I put this on Books/Film section also thought I would put it up here as some of the films are at Ritzy. It starts this Friday (14th October) with "33 Scenes from Life" (33 sceny z zycia). A recent film that my Polish friends say is good.

Poland has long history of film making and new and old films will be shown.I do know a bit about Polish cinema and its worth catching some of these films as they are rarely shown here.

http://polandonscreen.pl/

Picture House cinemas with Krakow Film Foundation have organised a festival of 49 new and old Polish films.

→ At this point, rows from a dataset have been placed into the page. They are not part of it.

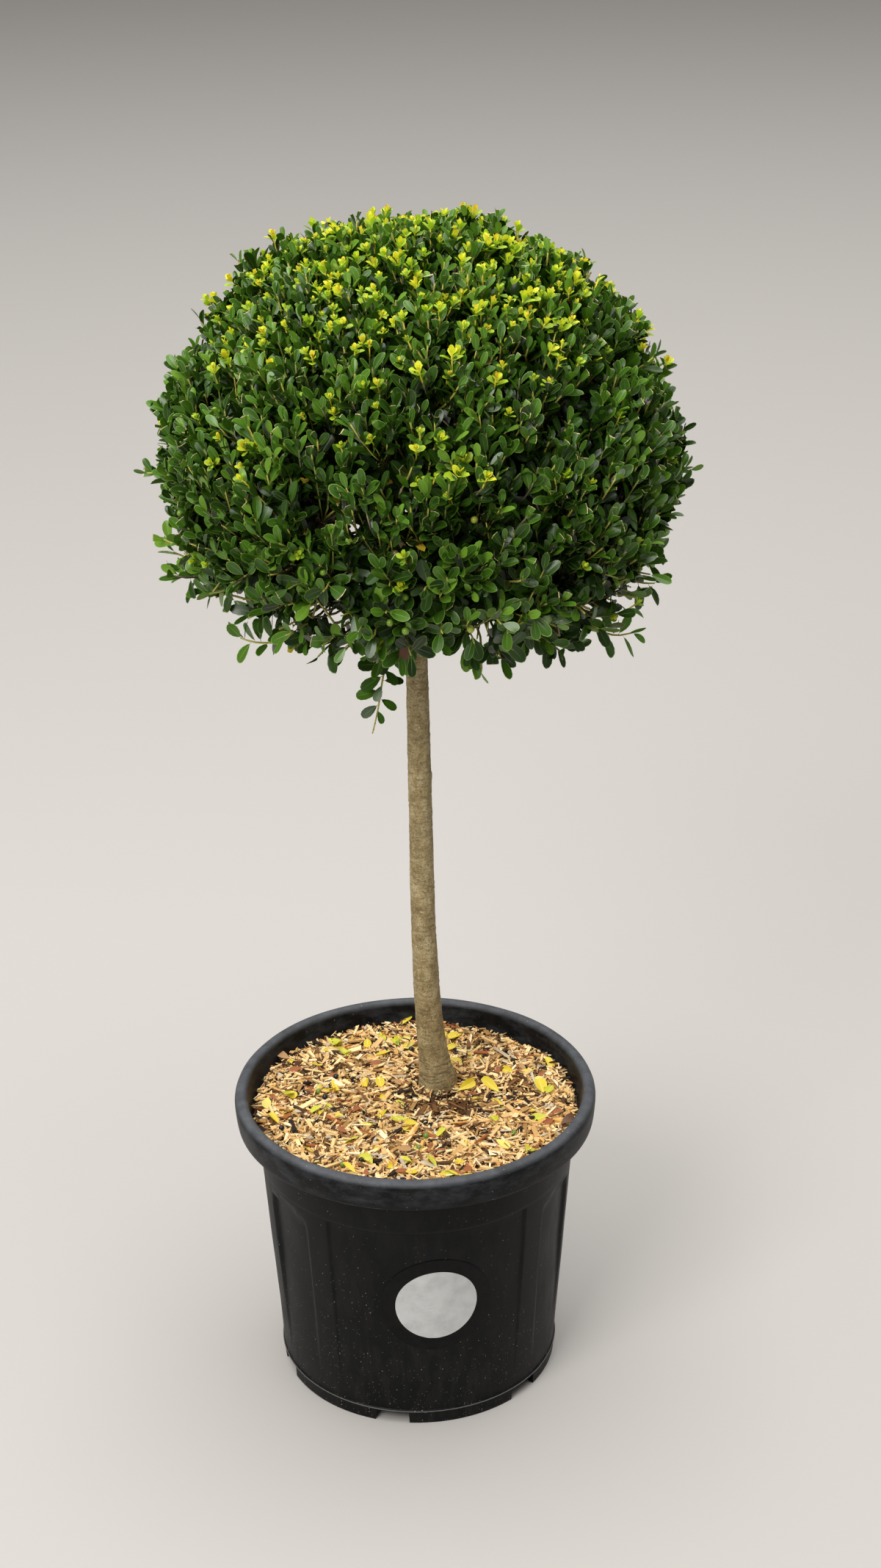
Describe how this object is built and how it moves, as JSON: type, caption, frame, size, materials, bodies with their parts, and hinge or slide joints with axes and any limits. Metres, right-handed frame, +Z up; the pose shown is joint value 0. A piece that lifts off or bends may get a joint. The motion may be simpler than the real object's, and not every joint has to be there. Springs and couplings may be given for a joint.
{
  "type": "standard topiary shrub in a nursery pot",
  "caption": "Small-leaved evergreen shrub clipped to a ball on a bare upright stem, growing in a round black nursery pot topped with wood chips.",
  "frame": {"origin": "centre of the pot's underside, on the central foot, at the level that the pot stands on", "axes": "+Z up along the pot's axis; -Y is the side seen in the picture, with the round label; +X is to the right of that side"},
  "size_m": [0.4519, 0.4307, 1.1191],
  "materials": {
    "pot_plastic": "black moulded plastic, semi-matt, worn grey on the lip and dusty",
    "compost": "moist dark growing medium",
    "wood_chips": "loose pale tan wood chips with darker bits and fallen leaves",
    "label": "blank pale grey disc with a black margin, lightly creased",
    "bark": "grey-olive young bark with small pores",
    "foliage": "glossy dark green small leaves, yellow-green at the shoot tips"
  },
  "bodies": {
    "root": {"pot": "pot_plastic", "trunk": "bark", "compost": "compost", "mulch": "wood_chips", "pot_label": "label", "crown_top": "foliage", "crown_upper_1": "foliage", "crown_upper_2": "foliage", "crown_upper_3": "foliage", "crown_upper_4": "foliage", "crown_upper_5": "foliage", "crown_side_1": "foliage", "crown_side_2": "foliage", "crown_side_3": "foliage", "crown_side_4": "foliage", "crown_side_5": "foliage", "crown_side_6": "foliage", "crown_side_7": "foliage", "crown_skirt_1": "foliage", "crown_skirt_2": "foliage", "crown_skirt_3": "foliage", "crown_skirt_4": "foliage", "crown_skirt_5": "foliage", "crown_skirt_6": "foliage", "bough_leader": "bark", "bough_1": "bark", "bough_2": "bark", "bough_3": "bark", "bough_4": "bark", "bough_5": "bark", "bough_6": "bark", "bough_7": "bark", "bough_8": "bark", "bough_9": "bark", "bough_10": "bark", "bough_11": "bark", "bough_12": "bark", "hanging_shoot": "foliage"}
  },
  "joints": []
}
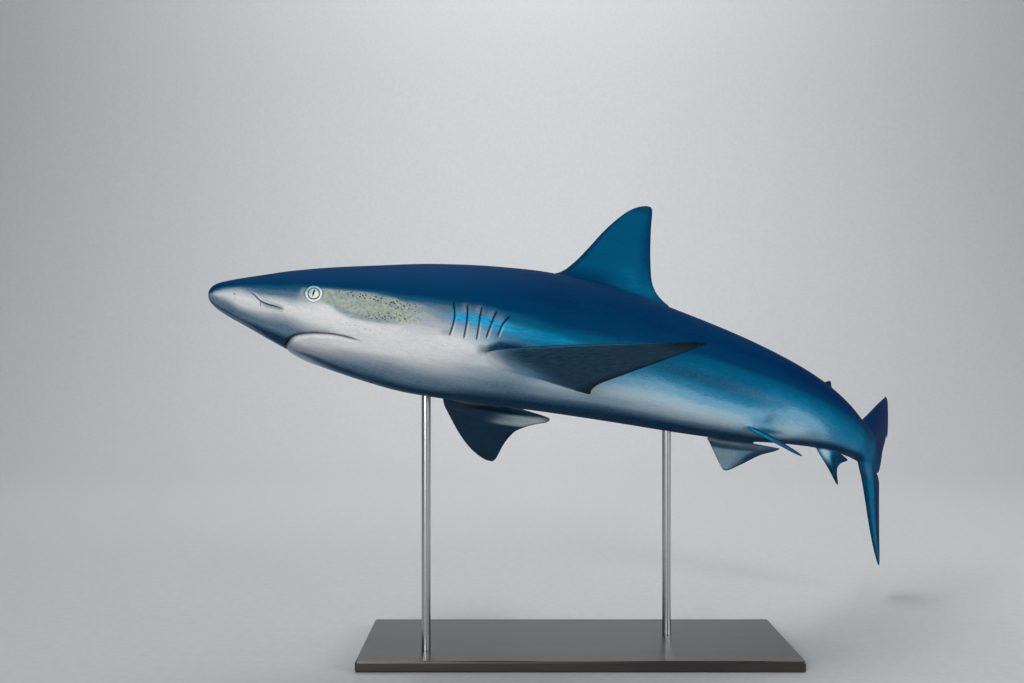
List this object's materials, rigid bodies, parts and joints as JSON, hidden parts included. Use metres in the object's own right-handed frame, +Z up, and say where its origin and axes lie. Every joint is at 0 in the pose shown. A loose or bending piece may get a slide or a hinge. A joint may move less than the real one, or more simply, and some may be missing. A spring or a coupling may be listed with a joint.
{
  "type": "galapagos shark model",
  "caption": "Life-size swimming shark, head raised and tail swept round to its right, held over a flat display base by slim rods.",
  "frame": {"origin": "centre of the underside of the display stand's base, close under the model's centre of mass", "axes": "+Z up; the head points towards -X and the animal's left side faces -Y; the tail bends round towards +Y"},
  "size_m": [1.6554, 1.521, 0.9235],
  "materials": {
    "skin_back": "satin painted skin, dark grey blue above",
    "skin_flank": "satin painted skin, slate to pale grey",
    "skin_belly": "satin painted skin, off-white",
    "eye": "clear wet gloss over a pale iris",
    "stand_base": "dark stained, satin lacquer",
    "stand_rod": "fine brushed"
  },
  "bodies": {
    "root": {"head": "skin_flank", "lower_jaw": "skin_belly", "gill_region": "skin_flank", "trunk_front": "skin_flank", "trunk_rear": "skin_flank", "tail_stock": "skin_flank", "caudal_upper_lobe": "skin_back", "caudal_lower_lobe": "skin_flank", "first_dorsal_fin": "skin_back", "second_dorsal_fin": "skin_back", "anal_fin": "skin_belly", "pectoral_fin_left": "skin_back", "pectoral_fin_right": "skin_back", "pelvic_fin_left": "skin_belly", "pelvic_fin_right": "skin_belly", "eye_left": "eye", "eye_right": "eye", "stand_base": "stand_base", "stand_rod_front": "stand_rod", "stand_rod_rear": "stand_rod"}
  },
  "joints": []
}
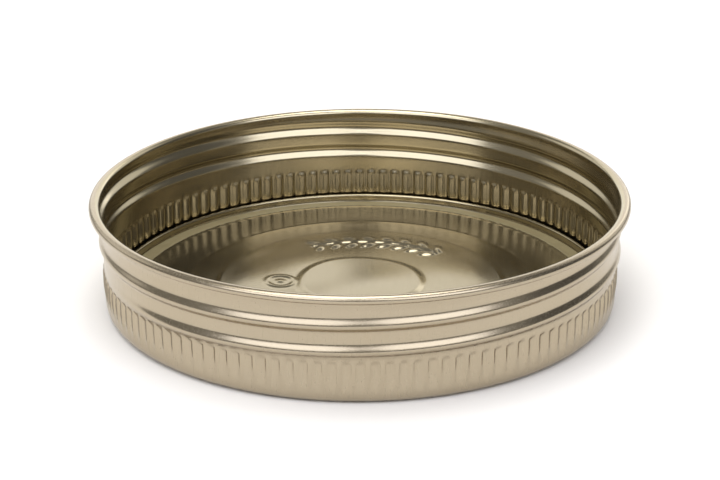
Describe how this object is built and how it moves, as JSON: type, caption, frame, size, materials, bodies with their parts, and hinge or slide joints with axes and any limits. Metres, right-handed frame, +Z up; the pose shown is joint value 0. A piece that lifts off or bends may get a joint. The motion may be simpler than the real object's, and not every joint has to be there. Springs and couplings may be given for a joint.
{
  "type": "screw band and lid",
  "caption": "Two-piece screw closure for a wide-mouth canning jar: a threaded tinplate band with a knurled skirt, and a loose flat lid with a ring of sealing compound.",
  "frame": {"origin": "centre of the flange's outer face, which the closure stands on", "axes": "+Z up the axis, from the flange towards the open rim"},
  "size_m": [0.0904, 0.0904, 0.0187],
  "materials": {
    "band_tinplate": "satin champagne lacquer on tinplate",
    "lid_tinplate": "glossy gold lacquer on tinplate",
    "sealing_compound": "satin"
  },
  "bodies": {
    "band": {"screw_band": "band_tinplate"},
    "lid": {"lid_disc": "lid_tinplate", "sealing_ring": "sealing_compound"}
  },
  "joints": [
    {"name": "lid_lift", "type": "slide", "parent": "band", "child": "lid", "axis": [0, 0, 1], "range_m": [0, 0.03]}
  ]
}
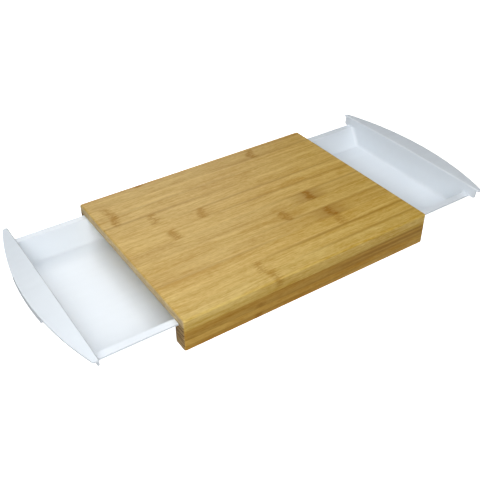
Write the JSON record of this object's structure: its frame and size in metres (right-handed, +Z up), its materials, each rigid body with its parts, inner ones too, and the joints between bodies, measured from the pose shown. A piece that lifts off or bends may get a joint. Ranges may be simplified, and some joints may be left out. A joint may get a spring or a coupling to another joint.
{
  "type": "cutting board with drawer trays",
  "caption": "Thick glued-up wooden cutting board on two side rails, with a white moulded tray that slides out of each end by an arched lip.",
  "frame": {"origin": "on the table under the middle of the board, at the bottom centre of the whole object with both trays drawn out", "axes": "+X along the trays' travel towards the right tray's lip, +Y across the board to its rear side, +Z up out of the cutting face"},
  "size_m": [0.645, 0.29, 0.0495],
  "materials": {
    "bamboo_light": "oiled bamboo, fine straight grain",
    "bamboo_mid": "oiled bamboo, fine straight grain",
    "bamboo_dark": "oiled bamboo, fine straight grain",
    "tray_plastic": "white moulded plastic, soft satin"
  },
  "bodies": {
    "board": {"top_stave_01": "bamboo_mid", "top_stave_02": "bamboo_mid", "top_stave_03": "bamboo_light", "top_stave_04": "bamboo_light", "top_stave_05": "bamboo_mid", "top_stave_06": "bamboo_light", "top_stave_07": "bamboo_mid", "top_stave_08": "bamboo_mid", "top_stave_09": "bamboo_light", "top_stave_10": "bamboo_light", "top_stave_11": "bamboo_mid", "top_stave_12": "bamboo_mid", "top_stave_13": "bamboo_light", "front_rail_strip_1": "bamboo_mid", "front_rail_strip_2": "bamboo_mid", "front_rail_strip_3": "bamboo_dark", "front_rail_strip_4": "bamboo_dark", "front_rail_strip_5": "bamboo_mid", "rear_rail_strip_1": "bamboo_mid", "rear_rail_strip_2": "bamboo_mid", "rear_rail_strip_3": "bamboo_dark", "rear_rail_strip_4": "bamboo_dark", "rear_rail_strip_5": "bamboo_mid"},
    "left_tray": {"left_tray": "tray_plastic"},
    "right_tray": {"right_tray": "tray_plastic"}
  },
  "joints": [
    {"name": "left_tray_slide", "type": "slide", "parent": "board", "child": "left_tray", "axis": [-1, 0, 0], "range_m": [-0.1005, 0.055]},
    {"name": "right_tray_slide", "type": "slide", "parent": "board", "child": "right_tray", "axis": [1, 0, 0], "range_m": [-0.1005, 0.055]}
  ]
}
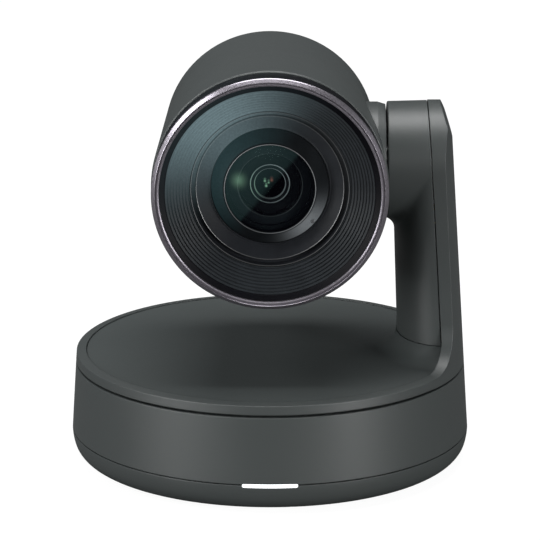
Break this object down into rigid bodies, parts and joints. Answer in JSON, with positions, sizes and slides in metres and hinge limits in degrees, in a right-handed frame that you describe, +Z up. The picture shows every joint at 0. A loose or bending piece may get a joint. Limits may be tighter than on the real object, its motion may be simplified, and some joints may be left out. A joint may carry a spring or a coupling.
{
  "type": "ptz conference camera",
  "caption": "Pan-tilt-zoom camera: round base with a status light, a turning deck with one upright arm, and a cylindrical head with a recessed zoom lens.",
  "frame": {"origin": "centre of the base, on the table it stands on", "axes": "+Z up along the pan axis; the lens looks along -Y at rest; the arm stands at +X"},
  "size_m": [0.1522, 0.1522, 0.1607],
  "materials": {
    "shell_plastic": "fine satin texture",
    "foot_rubber": "matte",
    "light_diffuser": "lit diffuser",
    "circuit_board": "solder mask",
    "plated_steel": "zinc plated",
    "bearing_steel": "ground",
    "screw_steel": "blackened",
    "brass": "turned",
    "cast_aluminium": "cast",
    "motor_can": "drawn",
    "gear_nylon": "moulded",
    "black_plastic": "anti-reflection black",
    "cable_sheath": "soft",
    "trim_metal": "bead blasted, anodised",
    "bezel_gloss": "gloss",
    "retainer_black": "black anodised",
    "lens_glass": "coated",
    "sensor": "sensor window"
  },
  "bodies": {
    "base": {"bottom_cover": "shell_plastic", "foot_ring": "foot_rubber", "base_shell": "shell_plastic", "light_bar": "light_diffuser", "led_board": "circuit_board", "chassis_plate": "plated_steel", "base_screws": "screw_steel", "tripod_insert": "brass", "pan_spindle": "cast_aluminium", "pan_bearing_inner": "bearing_steel", "pan_motor": "motor_can", "main_board": "circuit_board", "port_panel": "plated_steel", "power_jack": "black_plastic", "usb_port": "plated_steel", "video_port": "plated_steel", "base_harness": "cable_sheath"},
    "pan_balls": {"pan_bearing_balls": "bearing_steel"},
    "pan_drive": {"pan_pinion": "brass"},
    "turntable": {"arm_frame": "shell_plastic", "column_cover": "shell_plastic", "deck_panel": "shell_plastic", "turntable_plate": "cast_aluminium", "turntable_screws": "screw_steel", "pan_gear": "gear_nylon", "pan_bearing_outer": "bearing_steel", "arm_flex": "cable_sheath", "tilt_bracket": "plated_steel", "bracket_screws": "screw_steel", "tilt_bearing_outer": "bearing_steel", "tilt_motor": "motor_can"},
    "tilt_balls": {"tilt_bearing_balls": "bearing_steel"},
    "tilt_drive": {"tilt_pinion": "brass"},
    "head": {"barrel_shell": "shell_plastic", "rear_cap": "shell_plastic", "neck_collar": "shell_plastic", "tilt_shaft": "bearing_steel", "tilt_gear": "gear_nylon", "tilt_bearing_inner": "bearing_steel", "front_trim": "trim_metal", "black_bezel": "bezel_gloss", "ribbed_baffle": "black_plastic", "lens_housing": "black_plastic", "head_screws": "screw_steel", "front_retainer": "retainer_black", "front_lens": "lens_glass", "lens_frame": "cast_aluminium", "rear_lens": "lens_glass", "lens_motors": "motor_can", "image_sensor": "sensor", "sensor_board": "circuit_board", "processor_board": "circuit_board", "heat_sink": "cast_aluminium", "head_cable": "cable_sheath"},
    "zoom_carriage": {"zoom_cell": "black_plastic", "zoom_lens": "lens_glass"},
    "zoom_drive": {"zoom_screw": "screw_steel"},
    "focus_carriage": {"focus_cell": "black_plastic", "focus_lens": "lens_glass"},
    "focus_drive": {"focus_screw": "screw_steel"}
  },
  "joints": [
    {"name": "pan", "type": "hinge", "parent": "base", "child": "turntable", "pos_m": [0, 0, 0], "axis": [0, 0, 1], "range_deg": [-90, 90]},
    {"name": "pan_bearing_roll", "type": "hinge", "parent": "base", "child": "pan_balls", "pos_m": [0, 0, 0], "axis": [0, 0, 1], "range_deg": [-60, 60]},
    {"name": "pan_pinion_spin", "type": "hinge", "parent": "base", "child": "pan_drive", "pos_m": [-0.02652, -0.02652, 0.027], "axis": [0, 0, 1], "range_deg": [-361, 361]},
    {"name": "tilt", "type": "hinge", "parent": "turntable", "child": "head", "pos_m": [0, 0, 0.1167], "axis": [-1, 0, 0], "range_deg": [-90, 50]},
    {"name": "tilt_bearing_roll", "type": "hinge", "parent": "turntable", "child": "tilt_balls", "pos_m": [0, 0, 0.1167], "axis": [-1, 0, 0], "range_deg": [-50, 30]},
    {"name": "tilt_pinion_spin", "type": "hinge", "parent": "turntable", "child": "tilt_drive", "pos_m": [0.0606, 0, 0.09607], "axis": [-1, 0, 0], "range_deg": [-201, 361]},
    {"name": "zoom", "type": "slide", "parent": "head", "child": "zoom_carriage", "axis": [0, 1, 0], "range_m": [0, 0.008]},
    {"name": "zoom_screw_spin", "type": "hinge", "parent": "head", "child": "zoom_drive", "pos_m": [0.01516, 0, 0.12545], "axis": [0, 1, 0], "range_deg": [-1, 1441]},
    {"name": "focus", "type": "slide", "parent": "head", "child": "focus_carriage", "axis": [0, 1, 0], "range_m": [0, 0.006]},
    {"name": "focus_screw_spin", "type": "hinge", "parent": "head", "child": "focus_drive", "pos_m": [-0.01516, 0, 0.12545], "axis": [0, 1, 0], "range_deg": [-1, 1081]}
  ],
  "couplings": [
    {"joint": "pan_bearing_roll", "follows": "pan", "ratio": 0.56111},
    {"joint": "pan_pinion_spin", "follows": "pan", "ratio": -4},
    {"joint": "tilt_bearing_roll", "follows": "tilt", "ratio": 0.42727},
    {"joint": "tilt_pinion_spin", "follows": "tilt", "ratio": -4},
    {"joint": "zoom_screw_spin", "follows": "zoom", "rad_per_m": 3141.6},
    {"joint": "focus_screw_spin", "follows": "focus", "rad_per_m": 3141.6}
  ]
}
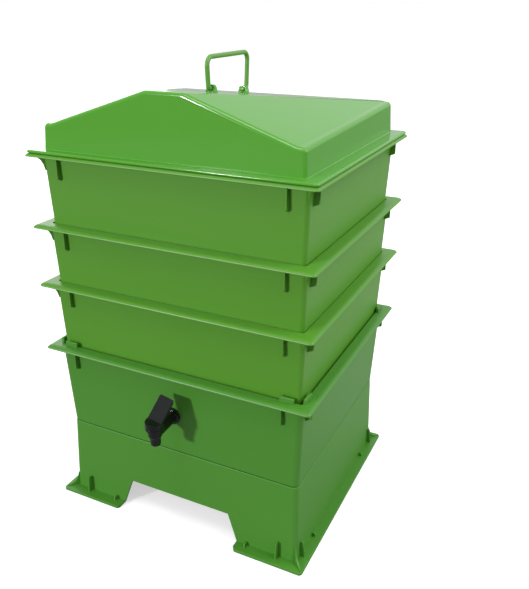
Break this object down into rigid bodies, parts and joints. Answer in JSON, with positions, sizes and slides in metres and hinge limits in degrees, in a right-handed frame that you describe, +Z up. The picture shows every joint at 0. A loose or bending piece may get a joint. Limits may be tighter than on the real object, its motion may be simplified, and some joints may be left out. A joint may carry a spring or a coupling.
{
  "type": "wormery",
  "caption": "Stacking worm composter: flared stand, liquid collector with a lever tap, nested perforated trays and a gabled lid with a swinging bail handle.",
  "frame": {"origin": "on the floor under the centre of the outer box, which reaches from the tap at the front to the tray flanges at the back", "axes": "+Z up, -Y out of the tap side, +X to the right when looking at the tap"},
  "size_m": [0.425, 0.4218, 0.6783],
  "materials": {
    "green_body": "satin moulded",
    "green_lid": "gloss moulded",
    "black_plastic": "satin",
    "black_rubber": "matt"
  },
  "bodies": {
    "stand_body": {"stand": "green_body"},
    "sump_body": {"sump": "green_body", "tap_body": "black_plastic", "tap_outer_washer": "black_rubber", "tap_inner_washer": "black_rubber", "tap_back_nut": "black_plastic"},
    "tap_lever_body": {"tap_lever": "black_plastic", "tap_plug_ring": "black_rubber"},
    "lower_tray_body": {"lower_tray": "green_body"},
    "middle_tray_body": {"middle_tray": "green_body"},
    "top_tray_body": {"top_tray": "green_body"},
    "lid_body": {"lid": "green_lid"},
    "handle_body": {"lid_handle": "green_lid"}
  },
  "joints": [
    {"name": "sump_lift", "type": "slide", "parent": "stand_body", "child": "sump_body", "axis": [0, 0, 1], "range_m": [0, 0.06]},
    {"name": "lower_tray_lift", "type": "slide", "parent": "sump_body", "child": "lower_tray_body", "axis": [0, 0, 1], "range_m": [0, 0.06]},
    {"name": "middle_tray_lift", "type": "slide", "parent": "lower_tray_body", "child": "middle_tray_body", "axis": [0, 0, 1], "range_m": [0, 0.06]},
    {"name": "top_tray_lift", "type": "slide", "parent": "middle_tray_body", "child": "top_tray_body", "axis": [0, 0, 1], "range_m": [0, 0.06]},
    {"name": "lid_lift", "type": "slide", "parent": "top_tray_body", "child": "lid_body", "axis": [0, 0, 1], "range_m": [0, 0.08]},
    {"name": "handle_swing", "type": "hinge", "parent": "lid_body", "child": "handle_body", "pos_m": [0, 0.02093, 0.6289], "axis": [0, 0.9937, -0.1118], "range_deg": [-90, 90]},
    {"name": "tap_turn", "type": "hinge", "parent": "sump_body", "child": "tap_lever_body", "pos_m": [-0.0034, -0.19687, 0.18971], "axis": [0, -0.045, 0.999], "range_deg": [-76, 14]}
  ]
}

The Great Digest of Polish Cinema​ 

*49 films in seven impressive thematic cycles*
*classics and newcomers*
*masters and rising stars*
*winners of the world’s most important film awards*
The unique presentation of Polish films both old and brand new is a real treat for moviegoers and casual viewers. Far from being a boring lesson of the cinematic history about the country of Lech Wałęsa and Pope John Paul II, *Poland On Screen* is an attempt to show the diversity of Polish cinema made by such an eminent artists as Polański, Has, Wajda, Zanussi and Kieślowski.​Polish cinema is much more than just those big names; it is also easily recognisable for two cinema professions which are said to be Poles’ “speciality”: directors of photography (Kamiński, Idziak, Sobociński, Edelman) and composers (Penderecki, Komeda, Preisner, Kaczmarek). Films bearing their signature will also be found in this collection. Not forgetting to mention actors whose fame has reached far beyond the Polish borders (Cybulski, Olbrychski, Linda, Stuhr)…​The Festival of Polish cinema, which is organised on the occasion of the Polish Presidency in the European Union is also an attempt to show how the screen becomes a reflection of reality, a Balzacian mirror, regardless of the constraints of communist or moral censorship.​*What is that Poland* on the screen like? How was it described by the censorship‑constrained artists of the Communist era? And how is it seen by the younger generation of post-liberation filmmakers? The answers on those and many more questions are waiting to be discovered at the cinemas​


----------